_Objective_
Reproduce exactly the opening lines of the listing, stopping after the line that contains "names for making" and including it.

╭──

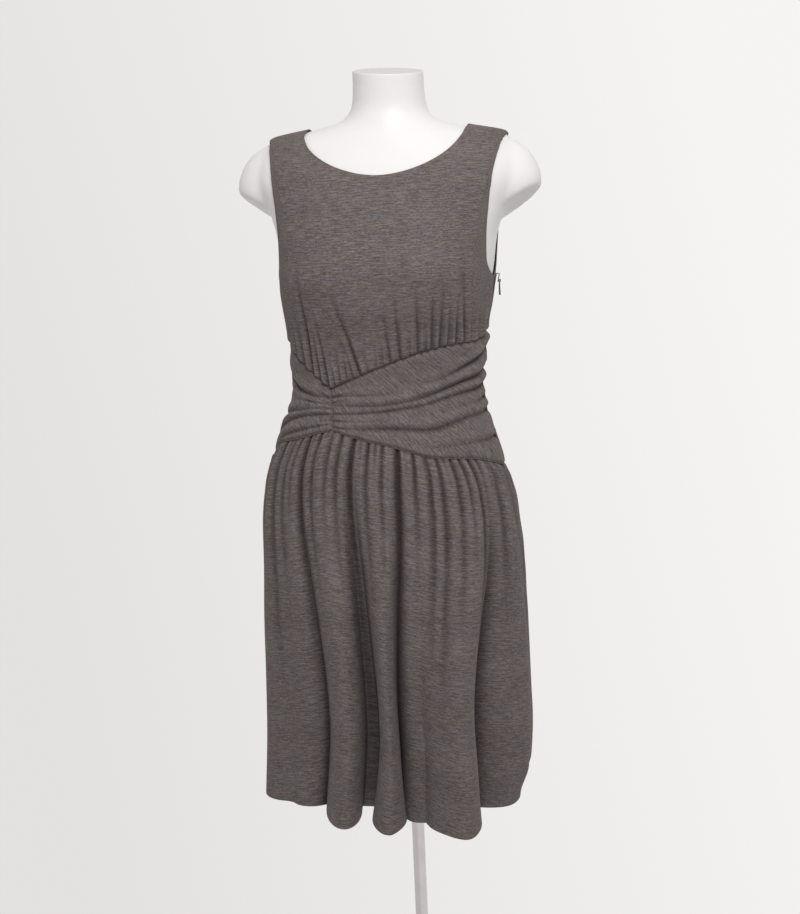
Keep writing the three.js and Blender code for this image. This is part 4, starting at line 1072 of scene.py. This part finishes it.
# ---- materials
class Nodes:
    """Short names for making the node tree of a material or a world."""

    def __init__(self, owner, shader="ShaderNodeBsdfPrincipled", output="ShaderNodeOutputMaterial"):
        self.owner = owner
        owner.use_nodes = True
        self.tree = owner.node_tree
        self.tree.nodes.clear()
        self.shader = self.tree.nodes.new(shader)
        self.tree.links.new(self.shader.outputs[0], self.tree.nodes.new(output).inputs["Surface"])

    def put(self, socket, value):
        """Links a socket to another one, or sets it to a plain value."""
        if isinstance(value, bpy.types.NodeSocket):
            self.tree.links.new(value, socket)
        else:
            socket.default_value = value

    def add(self, kind, inputs, output=0, **settings):
        """A node with its settings and inputs; returns one of its outputs."""
        node = self.tree.nodes.new(kind)
        for key, value in settings.items():
            setattr(node, key, value)
        for key, value in inputs.items():
            self.put(node.inputs[key], value)
        return node.outputs[output]

    def maths(self, operation, a, b):
        return self.add("ShaderNodeMath", {0: a, 1: b}, operation=operation)

    def weighted(self, *pairs, plus=0):
        """The sum of values, each times its share, and a constant."""
        total, *others = (self.maths("MULTIPLY", value, share) for value, share in pairs)
        for value in (*others, *([plus] if plus else [])):
            total = self.maths("ADD", total, value)
        return total

    def place(self, source="Object"):
        return self.add("ShaderNodeTexCoord", {}, source)

    def moved(self, vector, scale=(1, 1, 1), turn=0.0):
        return self.add("ShaderNodeMapping", {"Vector": vector, "Scale": scale, "Rotation": (0, 0, turn)})

    def noise(self, vector, scale, detail, rough):
        inputs = {"Vector": vector, "Scale": scale, "Detail": detail, "Roughness": rough}
        return self.add("ShaderNodeTexNoise", inputs, "Fac", normalize=True)

    def streaks(self, vector, stretch, detail, rough):
        return self.noise(self.moved(vector, stretch), 1, detail, rough)

    def waves(self, vector, direction, scale, distortion=0.0):
        inputs = {"Vector": vector, "Scale": scale, "Distortion": distortion}
        bands = {"wave_type": "BANDS", "bands_direction": direction, "wave_profile": "SIN"}
        return self.add("ShaderNodeTexWave", inputs, "Fac", **bands)

    def mapped(self, value, before, after, **settings):
        """A value moved from one range to another."""
        ends = dict(zip(("From Min", "From Max", "To Min", "To Max"), (*before, *after)))
        return self.add("ShaderNodeMapRange", {0: value, **ends}, **settings)

    def ramp(self, factor, *stops):
        node = self.tree.nodes.new("ShaderNodeValToRGB")
        self.put(node.inputs[0], factor)
        ramp = node.color_ramp
        for element, (place, colour) in zip(ramp.elements, (stops[0], stops[-1])):
            element.position, element.color = place, (*colour, 1)
        for place, colour in stops[1:-1]:
            ramp.elements.new(place).color = (*colour, 1)
        return node.outputs[0]

    def tinted(self, factor, a, b):
        return self.add("ShaderNodeMix", {0: factor, 6: a, 7: b}, 2, data_type="RGBA", blend_type="MULTIPLY")

    def bump(self, height, strength, distance):
        return self.add("ShaderNodeBump", {"Height": height, "Strength": strength, "Distance": distance})

    def finish(self, sockets):
        """Fills the shader's sockets and returns the material."""
        for key, value in sockets.items():
            self.put(self.shader.inputs[key], value)
        return self.owner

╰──

_Response below_
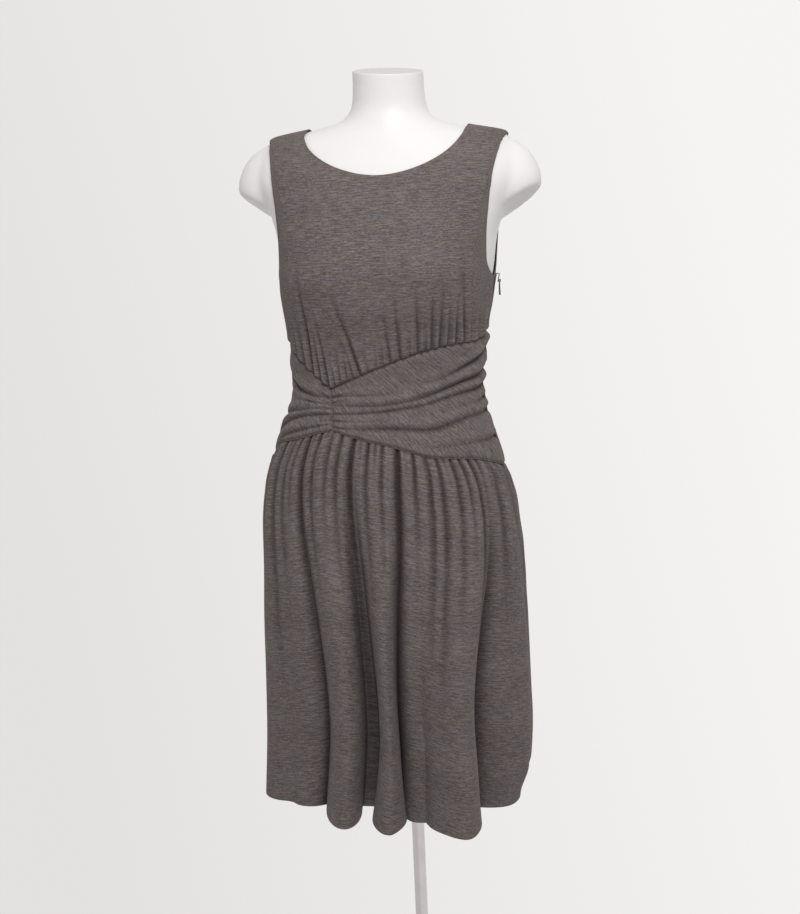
Keep writing the three.js and Blender code for this image. This is part 4, starting at line 1072 of scene.py. This part finishes it.
# ---- materials
class Nodes:
    """Short names for making the node tree of a material or a world."""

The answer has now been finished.